“Once we experience success on any level — increased attention from an individual or group, a promotion, funding for a project — that confidence will tend to rise too quickly, and there will be an ever-growing discrepancy between our self-opinion and reality.”Robert Greene, The Laws of Human Nature
Consider three scenarios:
Teacher A is prone to thinking or saying, “I'm a terrible teacher,” but actually he's quite good.
Teacher B is prone to thinking or saying, “I'm an excellent teacher,” but actually he's quite bad.
Teacher C is prone to thinking or saying, “No teacher is better or worse than any other. We all have different strengths and weaknesses. Everyone is on their journey.”
Which of the preceding is grandiose?
According to Robert Greene, they all are. All have an expanded sense of self and a large gap between reality and self-opinion. “Although they are rarely conscious of [it],” Greene writes, more and more Western people today “are choosing to idealize and worship the self” (p. 306, Laws of Human Nature).
Perhaps as a child Teacher A was constantly told that he was good at things, even when he wasn't. And so now, having been trained to only know of his competence through gratuitous praise, he fishes for praise by hyperbolizing how bad he is at teaching.

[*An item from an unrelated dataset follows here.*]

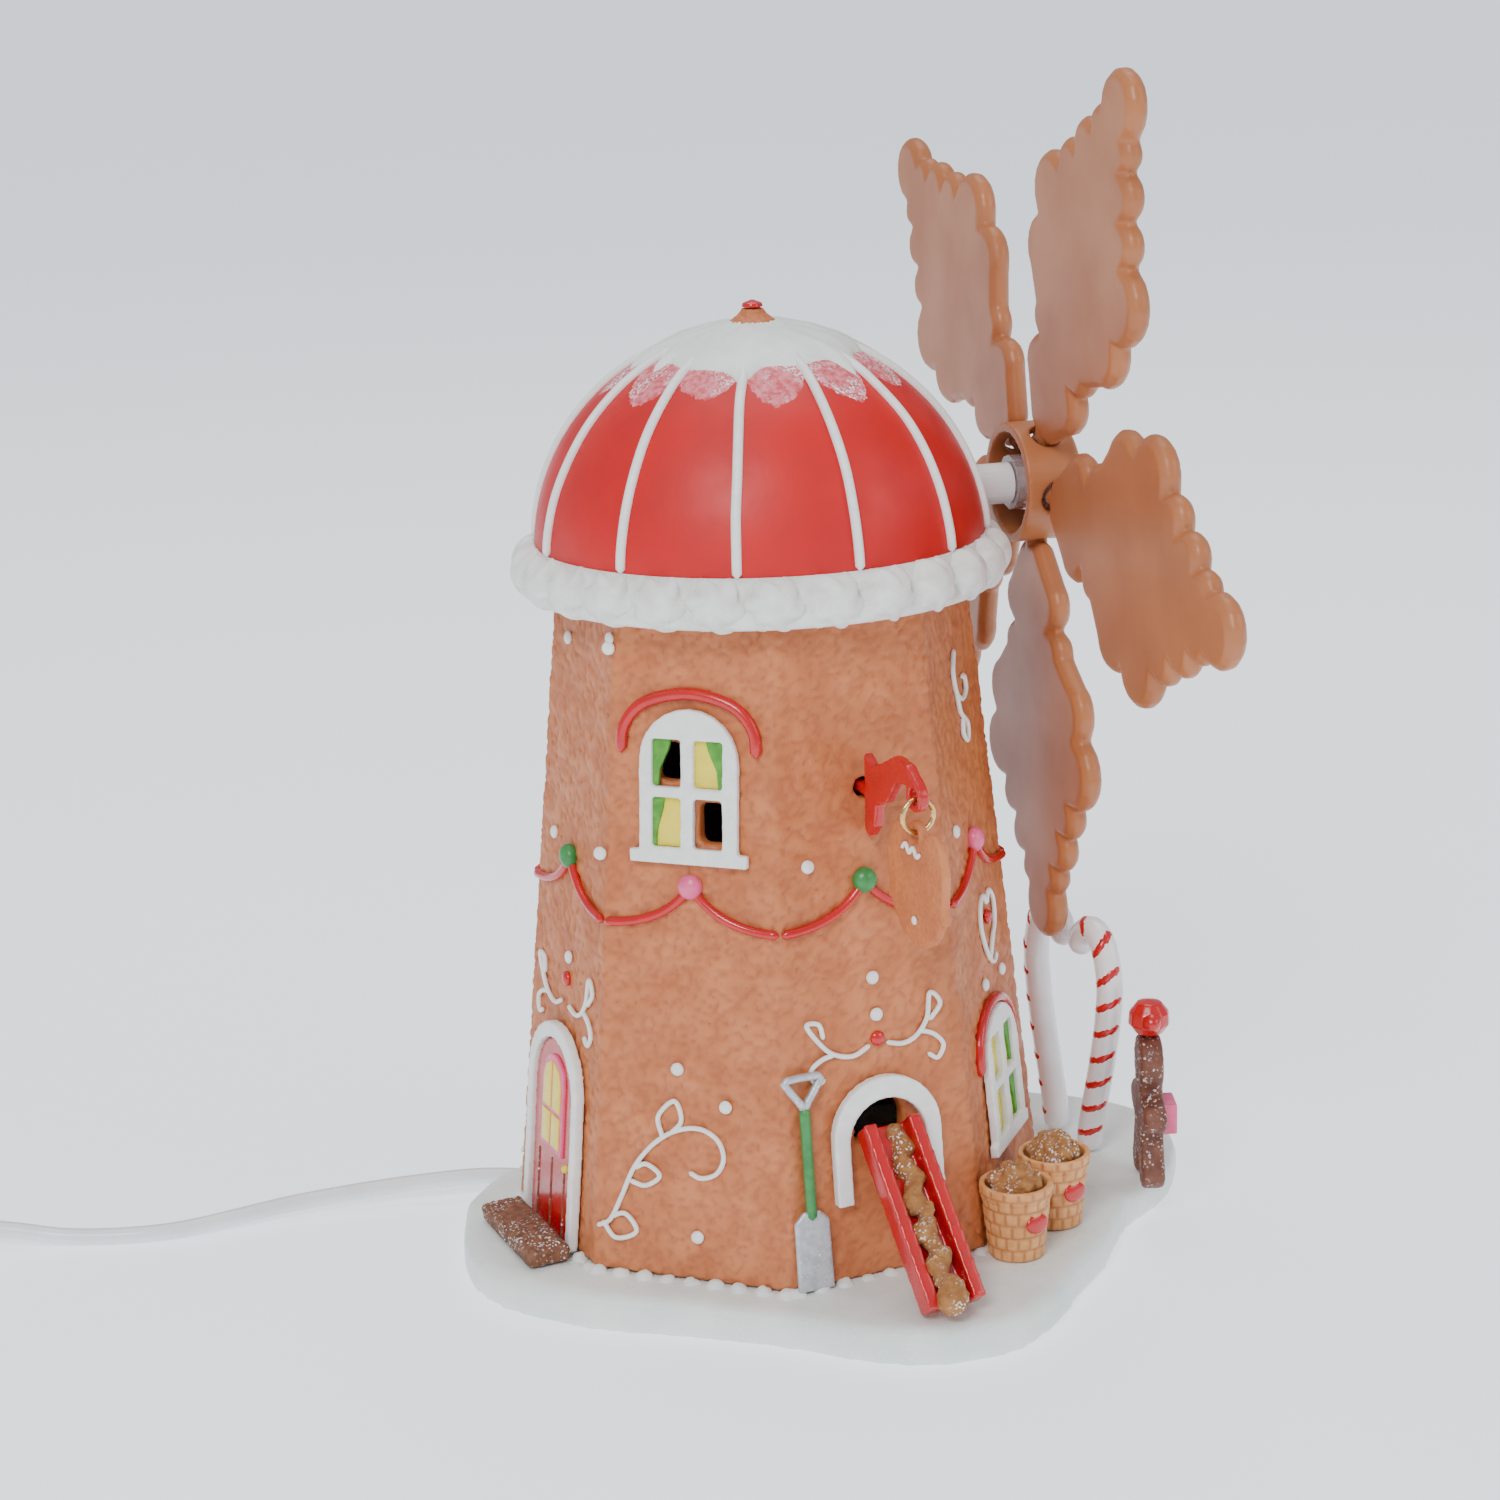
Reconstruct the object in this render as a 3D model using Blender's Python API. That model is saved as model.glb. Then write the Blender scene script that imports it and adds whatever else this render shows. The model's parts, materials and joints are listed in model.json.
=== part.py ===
"""Lit gingerbread windmill figurine: a hollow tower on a snow base, a domed roof with a motor inside,
a five-blade rotor, a hanging sign, a dough chute, buckets, candy canes and a mains lead.

Frame: +Z up, origin on the tower's axis in the plane it stands on, +X along the rotor's axle,
and the chute and sign on the -Y side. Lengths below are in millimetres, scaled by MM.
"""
import math

import bmesh
import bpy
from mathutils import Matrix, Vector

MM = 0.001
GAP = 0.3                      # clearance between pieces that touch

# Tower: a tapered octagon under a round roof
DOME_R = 56.0                  # the roof's radius, which the tower's top, collar and rotor follow
TOWER_TURN = 7.5               # degrees the faces are turned about Z from the axle
TOWER_FOOT_R = 68.5            # corner radius at the foot
TOWER_TOP_R = DOME_R - 4.5     # corner radius at the top, which carries the roof's collar
TOWER_TOP_Z = 171.0
TOWER_WALL = 5.0
BASE_THICK = 9.0
HALF_FACE = math.radians(22.5)

# Roof and collar
DOME_RISE = 54.0
DOME_WALL = 4.0
DOME_FOOT_Z = TOWER_TOP_Z + 9.0
DOME_FLAT_R = 8.0              # flat seat of the finial
COLLAR_R = DOME_R + 5.0
COLLAR_RIM_R = DOME_R + 3.0
COLLAR_HEIGHT = 12.3

# Rotor
AXLE_Z = DOME_FOOT_Z + 10.0
AXLE_R = 5.2
SPIGOT_R = 2.0
HUB_BACK_X = DOME_R + 10.0
HUB_DEPTH = 15.0
HUB_R = 15.2
HUB_WALL = 2.4
BLADE_COUNT = 5
BLADE_THICK = 5.6
BLADE_START = -44.5            # degrees of the first blade from upright, towards -Y
BLADE_LEANS = (-5.0, 3.0, -1.0, 5.0, 0.0)  # degrees each blade leans in the rotor's plane from even spacing
BLADE_REACH = 111.0            # axle to the centre of the tip's lobe
PEG_HALF = 2.5

# Drive
GEAR_MODULE = 0.8
GEAR_TEETH = 36
PINION_TEETH = 12
SHAFT_R = 1.5
GEAR_X = 15.5
GEAR_WIDTH = 5.0
MOTOR_R = 14.5
MOTOR_DEPTH = 17.0
PLATE_X = 10.0
PLATE_THICK = 2.5

# Bottom cover
COVER_R = 48.0
COVER_THICK = 2.5
BASE_BORE_R = 42.0
SCREW_R = 1.3
SCREW_RING_R = 45.0

# Sign
SIGN_OFFSET = 2.0              # along the chute face
SIGN_OUT = 27.4                # from the wall to the hook's eye
PIN_Z = 129.5                  # height of the bracket's pin
PIN_R = 2.4
EYE_Z = 133.4
EYE_R = 2.0
RING_R = 4.0
RING_WIRE_R = 0.7
SIGN_THICK = 2.4
SIGN_WIDTH = 29.0
SIGN_HEIGHT = 27.0

# Chute
CHUTE_TOP_Z = 46.0
CHUTE_RUN = 27.0               # how far its foot stands out from the wall
CHUTE_WIDTH = 15.5
RAIL_THICK = 3.4
RAIL_HEIGHT = 5.0

# Candy-cane heart
CANE_R = 3.5
HEART_CENTRE = (82.5, -1.5)
HEART_YAW = 9.0

# Mains lead
CORD_R = 2.2
COIL_CENTRE = (-268.0, 118.0)
COIL_MID_R = 24.0
COIL_HALF_WIDTH = 7.0
COIL_HEIGHT = 13.4
SWITCH_CENTRE = (-224.0, 63.0)
SWITCH_HEADING = 161.0
SWITCH_LENGTH = 44.0
ROCKER_TILT = 8.0

AXLE_CENTRE = Vector((0.0, 0.0, AXLE_Z))
PINION_CENTRE = Vector((0.0, 0.0, AXLE_Z + GEAR_MODULE * (GEAR_TEETH + PINION_TEETH) / 2))
ALONG_X = Matrix.Rotation(math.radians(90.0), 4, "Y")


# ---------------------------------------------------------------- scene and materials

def clear_scene():
    for obj in list(bpy.data.objects):
        bpy.data.objects.remove(obj, do_unlink=True)


def finish(name, colour, roughness=0.5, metallic=0.0):
    material = bpy.data.materials.new(name)
    material.use_nodes = True
    shader = material.node_tree.nodes["Principled BSDF"]
    shader.inputs["Base Color"].default_value = (*colour, 1.0)
    shader.inputs["Roughness"].default_value = roughness
    shader.inputs["Metallic"].default_value = metallic
    return material


# ---------------------------------------------------------------- mesh tools

def to_object(name, mesh_builder, material, place=Matrix.Identity(4), smooth=False):
    """Turn a bmesh in millimetres into an object in metres, placed by a matrix in millimetres."""
    bmesh.ops.recalc_face_normals(mesh_builder, faces=mesh_builder.faces)
    mesh = bpy.data.meshes.new(name)
    bmesh.ops.scale(mesh_builder, vec=(MM, MM, MM), verts=mesh_builder.verts)
    mesh_builder.to_mesh(mesh)
    mesh_builder.free()
    if smooth:
        mesh.shade_smooth()
        mesh.set_sharp_from_angle(angle=math.radians(35.0))
    obj = bpy.data.objects.new(name, mesh)
    bpy.context.scene.collection.objects.link(obj)
    obj.data.materials.append(material)
    obj.matrix_world = in_metres(place)
    return obj


def in_metres(matrix):
    result = matrix.copy()
    result.translation = matrix.translation * MM
    return result


def outline_face(bm, outline, height=0.0):
    corners = [bm.verts.new((x, y, height)) for x, y in outline]
    return bm.faces.new(corners)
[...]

Teacher B may be focusing on the data that makes him look good and ignoring the data that makes him look bad. Perhaps the kids are really well-behaved in class but it's because he's mastered the art of assigning busywork. Perhaps a few of his students are producing excellent essays but he's writing off the rest of the kids' growth because “they just don't care.”
Teacher C is stuck in nice-sounding, brain-killing relativism. Teaching isn't an idea — it's the practical skill of producing mastery in students. Some people are objectively better at this than others — just as some people are objectively better at making swords than others.
Here's the thing that Robert Greene teaches me: we're all prone to grandiosity.
What we need, then, is the intellectual humility to take the data at face value. Teacher A, you produce good results in the classroom. You're a competent planner, thinker, manager, teacher. Teacher B, you can do better at promoting the long-term flourishing of all of your students. Teacher C, teaching is way more interesting when you abandon self-aggrandizing relativism and start getting earnest about the craft.
There's bound to be a gap between our self-opinion and reality.
What we want is for the gap to be no bigger than a hair.